_Given exercise_
Exactly repeat the lines starting at the one that holds "Keep writing the" and ending at the one that holds "BEND - 1)))". Both end lines count; leave out everything else.

## Begin Dataset excerpts

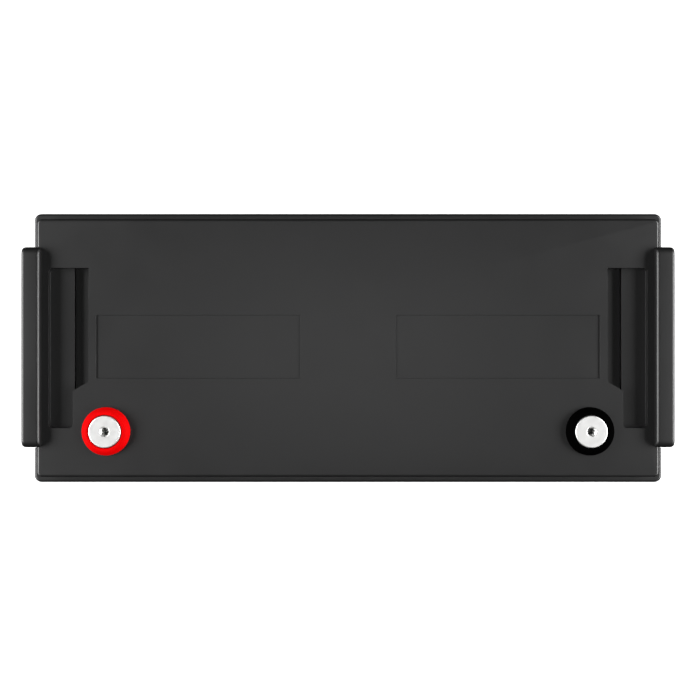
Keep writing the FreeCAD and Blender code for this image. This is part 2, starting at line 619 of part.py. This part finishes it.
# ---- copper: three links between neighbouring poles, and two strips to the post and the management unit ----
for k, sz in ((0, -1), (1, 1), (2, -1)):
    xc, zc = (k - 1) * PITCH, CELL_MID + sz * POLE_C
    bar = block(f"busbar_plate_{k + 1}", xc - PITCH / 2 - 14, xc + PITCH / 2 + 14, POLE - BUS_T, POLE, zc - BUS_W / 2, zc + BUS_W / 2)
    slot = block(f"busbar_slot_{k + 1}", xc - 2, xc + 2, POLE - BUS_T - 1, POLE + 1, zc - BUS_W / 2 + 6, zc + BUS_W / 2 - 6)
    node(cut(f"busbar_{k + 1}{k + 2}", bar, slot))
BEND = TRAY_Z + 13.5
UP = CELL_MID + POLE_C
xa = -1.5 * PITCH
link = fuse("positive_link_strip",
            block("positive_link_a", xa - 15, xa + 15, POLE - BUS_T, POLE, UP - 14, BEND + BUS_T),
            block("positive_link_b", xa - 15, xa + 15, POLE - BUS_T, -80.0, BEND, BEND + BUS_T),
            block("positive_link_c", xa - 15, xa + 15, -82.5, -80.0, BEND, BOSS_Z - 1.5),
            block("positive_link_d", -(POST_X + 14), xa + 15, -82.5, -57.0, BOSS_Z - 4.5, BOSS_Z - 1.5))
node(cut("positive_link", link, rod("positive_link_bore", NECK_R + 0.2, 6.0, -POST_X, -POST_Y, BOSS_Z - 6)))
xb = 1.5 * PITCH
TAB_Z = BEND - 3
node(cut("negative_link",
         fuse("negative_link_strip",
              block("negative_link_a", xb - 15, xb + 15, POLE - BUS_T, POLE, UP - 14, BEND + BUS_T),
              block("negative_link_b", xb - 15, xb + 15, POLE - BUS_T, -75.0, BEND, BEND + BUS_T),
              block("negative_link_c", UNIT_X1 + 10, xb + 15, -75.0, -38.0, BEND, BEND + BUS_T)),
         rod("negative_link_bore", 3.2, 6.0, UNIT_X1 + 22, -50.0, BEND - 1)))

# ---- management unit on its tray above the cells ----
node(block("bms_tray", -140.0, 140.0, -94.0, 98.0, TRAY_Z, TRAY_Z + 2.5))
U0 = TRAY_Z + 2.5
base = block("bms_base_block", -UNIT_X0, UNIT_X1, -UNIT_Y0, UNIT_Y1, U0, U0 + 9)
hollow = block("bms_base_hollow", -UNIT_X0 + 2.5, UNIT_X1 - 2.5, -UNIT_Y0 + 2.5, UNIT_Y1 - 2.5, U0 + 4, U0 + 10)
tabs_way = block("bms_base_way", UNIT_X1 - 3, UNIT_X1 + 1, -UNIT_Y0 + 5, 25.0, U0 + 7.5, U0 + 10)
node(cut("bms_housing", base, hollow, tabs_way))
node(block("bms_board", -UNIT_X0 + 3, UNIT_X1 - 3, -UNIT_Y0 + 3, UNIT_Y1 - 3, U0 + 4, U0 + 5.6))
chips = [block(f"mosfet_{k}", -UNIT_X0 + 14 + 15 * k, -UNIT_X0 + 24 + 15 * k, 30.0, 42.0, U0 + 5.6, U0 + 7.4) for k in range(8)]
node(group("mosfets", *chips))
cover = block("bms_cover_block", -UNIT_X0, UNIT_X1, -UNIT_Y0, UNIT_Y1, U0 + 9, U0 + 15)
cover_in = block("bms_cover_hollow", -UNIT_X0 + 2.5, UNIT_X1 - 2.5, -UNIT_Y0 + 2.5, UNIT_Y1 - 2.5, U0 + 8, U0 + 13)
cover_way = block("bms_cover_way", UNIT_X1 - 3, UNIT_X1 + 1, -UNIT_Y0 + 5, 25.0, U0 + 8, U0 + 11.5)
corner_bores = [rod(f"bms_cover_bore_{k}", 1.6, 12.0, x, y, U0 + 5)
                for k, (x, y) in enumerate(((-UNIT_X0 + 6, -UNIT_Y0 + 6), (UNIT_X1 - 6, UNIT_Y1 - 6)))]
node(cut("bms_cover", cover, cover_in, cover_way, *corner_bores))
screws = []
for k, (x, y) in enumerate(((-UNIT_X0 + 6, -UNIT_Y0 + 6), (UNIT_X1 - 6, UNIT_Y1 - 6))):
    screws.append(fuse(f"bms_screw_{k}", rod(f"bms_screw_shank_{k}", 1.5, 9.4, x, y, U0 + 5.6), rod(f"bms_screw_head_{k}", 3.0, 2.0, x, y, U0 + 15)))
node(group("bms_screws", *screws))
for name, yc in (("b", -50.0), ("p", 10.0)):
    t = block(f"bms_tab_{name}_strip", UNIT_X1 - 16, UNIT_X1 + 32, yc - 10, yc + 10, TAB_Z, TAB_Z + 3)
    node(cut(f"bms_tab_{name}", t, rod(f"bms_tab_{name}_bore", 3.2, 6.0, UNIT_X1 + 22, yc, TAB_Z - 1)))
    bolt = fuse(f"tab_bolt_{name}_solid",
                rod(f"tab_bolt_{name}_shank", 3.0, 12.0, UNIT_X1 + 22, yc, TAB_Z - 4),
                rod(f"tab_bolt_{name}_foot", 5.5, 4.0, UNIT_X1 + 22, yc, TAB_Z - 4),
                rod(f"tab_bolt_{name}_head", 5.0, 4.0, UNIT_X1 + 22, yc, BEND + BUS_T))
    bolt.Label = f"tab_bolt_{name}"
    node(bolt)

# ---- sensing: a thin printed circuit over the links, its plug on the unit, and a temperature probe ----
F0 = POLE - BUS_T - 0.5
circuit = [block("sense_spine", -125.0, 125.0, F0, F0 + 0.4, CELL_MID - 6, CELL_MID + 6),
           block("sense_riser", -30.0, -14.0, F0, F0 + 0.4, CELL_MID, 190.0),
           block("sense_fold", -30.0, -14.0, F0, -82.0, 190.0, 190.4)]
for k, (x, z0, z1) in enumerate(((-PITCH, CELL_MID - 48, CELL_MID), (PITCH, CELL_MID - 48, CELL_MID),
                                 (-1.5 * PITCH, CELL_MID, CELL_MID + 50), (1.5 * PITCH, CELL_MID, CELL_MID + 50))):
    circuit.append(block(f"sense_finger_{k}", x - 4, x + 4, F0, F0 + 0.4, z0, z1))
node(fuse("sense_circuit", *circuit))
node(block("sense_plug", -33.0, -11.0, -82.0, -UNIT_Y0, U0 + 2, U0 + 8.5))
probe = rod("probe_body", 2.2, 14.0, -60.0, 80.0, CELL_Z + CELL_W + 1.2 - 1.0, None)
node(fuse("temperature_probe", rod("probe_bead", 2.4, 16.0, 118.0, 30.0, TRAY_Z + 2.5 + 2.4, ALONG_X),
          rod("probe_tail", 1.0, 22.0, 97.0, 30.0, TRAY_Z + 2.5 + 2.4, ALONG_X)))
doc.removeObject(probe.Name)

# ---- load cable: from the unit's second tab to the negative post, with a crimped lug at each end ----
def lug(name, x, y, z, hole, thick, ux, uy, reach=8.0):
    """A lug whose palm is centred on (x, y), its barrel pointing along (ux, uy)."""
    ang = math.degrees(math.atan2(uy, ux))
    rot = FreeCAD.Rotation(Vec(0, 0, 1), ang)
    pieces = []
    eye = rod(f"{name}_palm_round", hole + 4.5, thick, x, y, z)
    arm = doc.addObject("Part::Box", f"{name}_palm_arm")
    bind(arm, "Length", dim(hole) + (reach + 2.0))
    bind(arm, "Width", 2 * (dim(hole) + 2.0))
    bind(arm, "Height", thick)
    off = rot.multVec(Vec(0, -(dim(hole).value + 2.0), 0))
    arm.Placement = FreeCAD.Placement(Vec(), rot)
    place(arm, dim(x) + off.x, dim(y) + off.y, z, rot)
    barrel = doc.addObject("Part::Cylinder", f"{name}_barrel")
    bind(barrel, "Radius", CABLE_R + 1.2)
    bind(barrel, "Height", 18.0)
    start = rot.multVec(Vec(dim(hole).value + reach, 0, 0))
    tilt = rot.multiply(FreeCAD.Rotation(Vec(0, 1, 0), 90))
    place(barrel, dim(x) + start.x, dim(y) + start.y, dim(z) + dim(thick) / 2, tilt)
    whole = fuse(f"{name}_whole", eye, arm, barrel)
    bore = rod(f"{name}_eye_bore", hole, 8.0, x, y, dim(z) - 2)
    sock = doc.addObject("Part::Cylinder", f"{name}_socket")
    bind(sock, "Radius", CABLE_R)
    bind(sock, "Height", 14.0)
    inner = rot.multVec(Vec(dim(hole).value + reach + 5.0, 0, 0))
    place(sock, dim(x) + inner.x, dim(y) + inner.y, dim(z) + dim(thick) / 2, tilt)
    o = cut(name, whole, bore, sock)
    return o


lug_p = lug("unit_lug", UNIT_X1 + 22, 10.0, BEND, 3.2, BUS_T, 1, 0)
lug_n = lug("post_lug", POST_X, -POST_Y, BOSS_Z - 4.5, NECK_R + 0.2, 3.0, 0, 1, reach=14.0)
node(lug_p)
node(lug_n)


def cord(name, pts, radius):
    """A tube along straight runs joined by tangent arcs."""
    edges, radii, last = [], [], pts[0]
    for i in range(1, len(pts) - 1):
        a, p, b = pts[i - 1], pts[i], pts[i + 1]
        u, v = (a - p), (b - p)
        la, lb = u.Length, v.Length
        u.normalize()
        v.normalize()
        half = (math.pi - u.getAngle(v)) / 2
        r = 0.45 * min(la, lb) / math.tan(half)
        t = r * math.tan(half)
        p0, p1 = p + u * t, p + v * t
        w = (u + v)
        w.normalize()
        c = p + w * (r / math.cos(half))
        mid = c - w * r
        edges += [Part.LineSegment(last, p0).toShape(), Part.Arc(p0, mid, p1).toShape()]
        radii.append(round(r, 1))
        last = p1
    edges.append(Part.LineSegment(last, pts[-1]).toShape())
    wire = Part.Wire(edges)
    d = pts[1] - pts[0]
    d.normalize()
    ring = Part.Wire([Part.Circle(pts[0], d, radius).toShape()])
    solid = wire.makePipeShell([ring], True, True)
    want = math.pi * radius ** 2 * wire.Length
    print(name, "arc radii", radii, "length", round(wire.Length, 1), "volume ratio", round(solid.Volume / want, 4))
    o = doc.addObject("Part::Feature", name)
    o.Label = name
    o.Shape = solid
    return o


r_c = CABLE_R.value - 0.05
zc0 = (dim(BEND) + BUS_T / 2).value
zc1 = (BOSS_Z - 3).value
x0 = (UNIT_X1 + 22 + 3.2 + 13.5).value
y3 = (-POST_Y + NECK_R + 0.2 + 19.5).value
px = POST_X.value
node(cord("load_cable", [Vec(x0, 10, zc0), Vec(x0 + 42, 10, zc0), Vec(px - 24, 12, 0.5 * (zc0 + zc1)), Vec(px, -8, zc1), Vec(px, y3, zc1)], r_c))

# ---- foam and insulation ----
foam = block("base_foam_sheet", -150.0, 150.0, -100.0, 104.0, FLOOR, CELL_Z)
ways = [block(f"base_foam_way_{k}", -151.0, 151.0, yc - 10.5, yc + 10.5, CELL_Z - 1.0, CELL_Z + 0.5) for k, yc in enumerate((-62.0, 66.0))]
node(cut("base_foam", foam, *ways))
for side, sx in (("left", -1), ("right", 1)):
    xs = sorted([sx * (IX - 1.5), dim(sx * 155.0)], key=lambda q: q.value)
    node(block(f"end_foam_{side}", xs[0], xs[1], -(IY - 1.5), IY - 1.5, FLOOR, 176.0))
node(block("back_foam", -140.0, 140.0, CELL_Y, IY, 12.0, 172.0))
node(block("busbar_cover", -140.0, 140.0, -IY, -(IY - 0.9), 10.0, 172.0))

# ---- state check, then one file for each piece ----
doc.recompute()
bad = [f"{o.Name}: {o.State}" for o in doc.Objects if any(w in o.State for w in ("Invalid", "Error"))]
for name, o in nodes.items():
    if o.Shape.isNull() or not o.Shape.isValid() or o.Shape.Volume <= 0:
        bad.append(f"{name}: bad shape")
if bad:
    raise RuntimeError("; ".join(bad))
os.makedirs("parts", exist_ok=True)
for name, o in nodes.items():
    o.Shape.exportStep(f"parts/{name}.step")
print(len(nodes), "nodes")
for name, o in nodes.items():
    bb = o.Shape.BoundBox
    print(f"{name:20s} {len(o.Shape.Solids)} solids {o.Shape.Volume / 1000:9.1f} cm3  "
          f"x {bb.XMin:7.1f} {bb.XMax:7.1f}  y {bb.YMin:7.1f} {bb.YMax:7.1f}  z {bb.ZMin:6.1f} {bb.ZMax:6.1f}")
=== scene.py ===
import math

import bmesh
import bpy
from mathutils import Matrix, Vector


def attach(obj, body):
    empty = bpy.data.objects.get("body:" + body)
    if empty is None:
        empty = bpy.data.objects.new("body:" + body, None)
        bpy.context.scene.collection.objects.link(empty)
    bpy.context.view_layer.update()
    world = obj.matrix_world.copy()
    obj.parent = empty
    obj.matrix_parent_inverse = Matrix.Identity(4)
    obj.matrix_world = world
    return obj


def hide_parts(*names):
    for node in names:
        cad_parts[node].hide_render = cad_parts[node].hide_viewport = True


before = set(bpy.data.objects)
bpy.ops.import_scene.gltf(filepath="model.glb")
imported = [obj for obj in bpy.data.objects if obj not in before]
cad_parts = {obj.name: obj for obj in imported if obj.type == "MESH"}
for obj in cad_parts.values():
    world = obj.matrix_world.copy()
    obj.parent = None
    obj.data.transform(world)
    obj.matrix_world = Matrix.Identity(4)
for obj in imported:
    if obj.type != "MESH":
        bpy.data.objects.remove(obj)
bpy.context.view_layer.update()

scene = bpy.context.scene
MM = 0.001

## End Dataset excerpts
## Begin Dataset excerpts

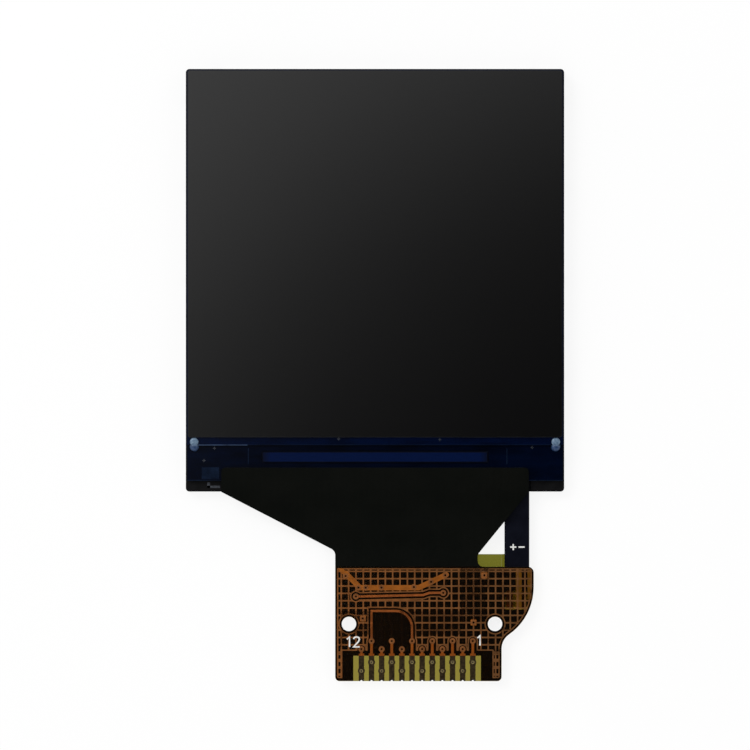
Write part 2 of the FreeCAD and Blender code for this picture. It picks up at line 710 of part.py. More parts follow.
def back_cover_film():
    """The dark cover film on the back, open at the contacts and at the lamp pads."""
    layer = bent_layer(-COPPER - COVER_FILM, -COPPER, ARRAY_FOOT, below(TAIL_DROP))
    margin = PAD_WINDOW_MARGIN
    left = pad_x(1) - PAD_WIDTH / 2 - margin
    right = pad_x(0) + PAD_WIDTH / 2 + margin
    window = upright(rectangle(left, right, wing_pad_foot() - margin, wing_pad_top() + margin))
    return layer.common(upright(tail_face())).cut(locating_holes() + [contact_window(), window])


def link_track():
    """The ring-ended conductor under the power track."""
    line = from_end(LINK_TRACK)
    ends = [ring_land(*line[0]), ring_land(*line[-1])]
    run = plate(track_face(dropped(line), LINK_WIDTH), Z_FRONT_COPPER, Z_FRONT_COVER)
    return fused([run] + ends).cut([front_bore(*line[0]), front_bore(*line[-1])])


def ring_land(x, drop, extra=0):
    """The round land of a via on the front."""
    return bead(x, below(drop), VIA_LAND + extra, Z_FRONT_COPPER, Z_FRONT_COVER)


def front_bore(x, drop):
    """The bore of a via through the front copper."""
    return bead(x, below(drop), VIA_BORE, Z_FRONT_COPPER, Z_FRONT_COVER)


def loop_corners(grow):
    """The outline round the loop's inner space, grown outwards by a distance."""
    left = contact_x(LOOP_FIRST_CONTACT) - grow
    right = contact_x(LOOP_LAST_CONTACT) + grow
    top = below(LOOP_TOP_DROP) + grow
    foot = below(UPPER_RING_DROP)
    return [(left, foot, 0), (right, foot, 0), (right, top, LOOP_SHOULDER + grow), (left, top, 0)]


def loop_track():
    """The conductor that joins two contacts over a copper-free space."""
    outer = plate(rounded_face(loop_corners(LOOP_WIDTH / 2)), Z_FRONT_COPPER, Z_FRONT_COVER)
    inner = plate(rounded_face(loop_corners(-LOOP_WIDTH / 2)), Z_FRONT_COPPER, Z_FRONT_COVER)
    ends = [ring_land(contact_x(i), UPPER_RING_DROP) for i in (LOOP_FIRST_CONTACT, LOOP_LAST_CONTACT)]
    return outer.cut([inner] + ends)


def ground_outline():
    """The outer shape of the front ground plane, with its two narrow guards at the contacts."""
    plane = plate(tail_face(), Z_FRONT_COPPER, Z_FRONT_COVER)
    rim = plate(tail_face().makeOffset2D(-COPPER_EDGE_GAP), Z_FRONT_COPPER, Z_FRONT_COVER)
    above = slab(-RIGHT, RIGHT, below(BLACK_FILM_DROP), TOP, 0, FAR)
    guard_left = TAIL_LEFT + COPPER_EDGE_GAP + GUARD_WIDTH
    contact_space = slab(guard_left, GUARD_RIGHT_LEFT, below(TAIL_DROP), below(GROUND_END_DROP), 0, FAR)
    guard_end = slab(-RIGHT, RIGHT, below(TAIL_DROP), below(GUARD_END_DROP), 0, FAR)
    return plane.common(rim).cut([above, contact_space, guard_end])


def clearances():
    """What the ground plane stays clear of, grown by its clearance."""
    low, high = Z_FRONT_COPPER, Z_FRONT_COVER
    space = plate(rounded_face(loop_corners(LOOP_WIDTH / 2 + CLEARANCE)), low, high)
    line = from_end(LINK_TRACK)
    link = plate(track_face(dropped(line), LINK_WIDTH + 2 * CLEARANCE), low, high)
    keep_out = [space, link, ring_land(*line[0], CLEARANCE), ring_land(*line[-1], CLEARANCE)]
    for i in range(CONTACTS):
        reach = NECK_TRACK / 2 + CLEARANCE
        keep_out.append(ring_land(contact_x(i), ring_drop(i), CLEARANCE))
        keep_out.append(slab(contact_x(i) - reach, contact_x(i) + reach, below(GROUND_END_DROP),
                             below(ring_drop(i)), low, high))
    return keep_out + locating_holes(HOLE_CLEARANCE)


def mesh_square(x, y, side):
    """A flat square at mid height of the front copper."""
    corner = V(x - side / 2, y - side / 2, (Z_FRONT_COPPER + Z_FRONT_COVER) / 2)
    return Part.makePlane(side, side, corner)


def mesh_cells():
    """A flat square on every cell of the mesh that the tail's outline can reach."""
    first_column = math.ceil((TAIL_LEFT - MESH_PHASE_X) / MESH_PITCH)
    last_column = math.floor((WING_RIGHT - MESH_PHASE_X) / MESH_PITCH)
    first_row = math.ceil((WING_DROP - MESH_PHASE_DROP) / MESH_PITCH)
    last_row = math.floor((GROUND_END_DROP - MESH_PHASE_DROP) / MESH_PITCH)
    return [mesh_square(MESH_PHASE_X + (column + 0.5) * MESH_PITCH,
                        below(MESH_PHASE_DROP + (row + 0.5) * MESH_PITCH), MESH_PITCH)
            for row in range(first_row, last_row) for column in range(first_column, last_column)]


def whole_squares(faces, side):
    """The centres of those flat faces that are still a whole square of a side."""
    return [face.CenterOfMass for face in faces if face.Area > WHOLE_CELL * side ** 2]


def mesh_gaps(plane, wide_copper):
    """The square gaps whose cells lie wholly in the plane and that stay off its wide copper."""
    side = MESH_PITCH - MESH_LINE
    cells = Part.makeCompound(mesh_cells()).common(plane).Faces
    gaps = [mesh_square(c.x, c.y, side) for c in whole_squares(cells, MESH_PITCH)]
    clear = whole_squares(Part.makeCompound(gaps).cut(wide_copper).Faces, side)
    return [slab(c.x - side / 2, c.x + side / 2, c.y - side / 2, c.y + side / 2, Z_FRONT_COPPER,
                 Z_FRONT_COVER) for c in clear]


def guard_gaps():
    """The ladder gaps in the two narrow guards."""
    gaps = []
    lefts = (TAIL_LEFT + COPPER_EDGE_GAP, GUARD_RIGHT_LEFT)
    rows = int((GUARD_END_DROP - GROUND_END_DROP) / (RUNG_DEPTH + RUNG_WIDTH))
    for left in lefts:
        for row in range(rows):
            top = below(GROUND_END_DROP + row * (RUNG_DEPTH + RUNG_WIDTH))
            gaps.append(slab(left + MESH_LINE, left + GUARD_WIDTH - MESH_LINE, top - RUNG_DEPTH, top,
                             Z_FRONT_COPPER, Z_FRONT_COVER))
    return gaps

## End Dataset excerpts

_Exercise result_
Keep writing the FreeCAD and Blender code for this image. This is part 2, starting at line 619 of part.py. This part finishes it.
# ---- copper: three links between neighbouring poles, and two strips to the post and the management unit ----
for k, sz in ((0, -1), (1, 1), (2, -1)):
    xc, zc = (k - 1) * PITCH, CELL_MID + sz * POLE_C
    bar = block(f"busbar_plate_{k + 1}", xc - PITCH / 2 - 14, xc + PITCH / 2 + 14, POLE - BUS_T, POLE, zc - BUS_W / 2, zc + BUS_W / 2)
    slot = block(f"busbar_slot_{k + 1}", xc - 2, xc + 2, POLE - BUS_T - 1, POLE + 1, zc - BUS_W / 2 + 6, zc + BUS_W / 2 - 6)
    node(cut(f"busbar_{k + 1}{k + 2}", bar, slot))
BEND = TRAY_Z + 13.5
UP = CELL_MID + POLE_C
xa = -1.5 * PITCH
link = fuse("positive_link_strip",
            block("positive_link_a", xa - 15, xa + 15, POLE - BUS_T, POLE, UP - 14, BEND + BUS_T),
            block("positive_link_b", xa - 15, xa + 15, POLE - BUS_T, -80.0, BEND, BEND + BUS_T),
            block("positive_link_c", xa - 15, xa + 15, -82.5, -80.0, BEND, BOSS_Z - 1.5),
            block("positive_link_d", -(POST_X + 14), xa + 15, -82.5, -57.0, BOSS_Z - 4.5, BOSS_Z - 1.5))
node(cut("positive_link", link, rod("positive_link_bore", NECK_R + 0.2, 6.0, -POST_X, -POST_Y, BOSS_Z - 6)))
xb = 1.5 * PITCH
TAB_Z = BEND - 3
node(cut("negative_link",
         fuse("negative_link_strip",
              block("negative_link_a", xb - 15, xb + 15, POLE - BUS_T, POLE, UP - 14, BEND + BUS_T),
              block("negative_link_b", xb - 15, xb + 15, POLE - BUS_T, -75.0, BEND, BEND + BUS_T),
              block("negative_link_c", UNIT_X1 + 10, xb + 15, -75.0, -38.0, BEND, BEND + BUS_T)),
         rod("negative_link_bore", 3.2, 6.0, UNIT_X1 + 22, -50.0, BEND - 1)))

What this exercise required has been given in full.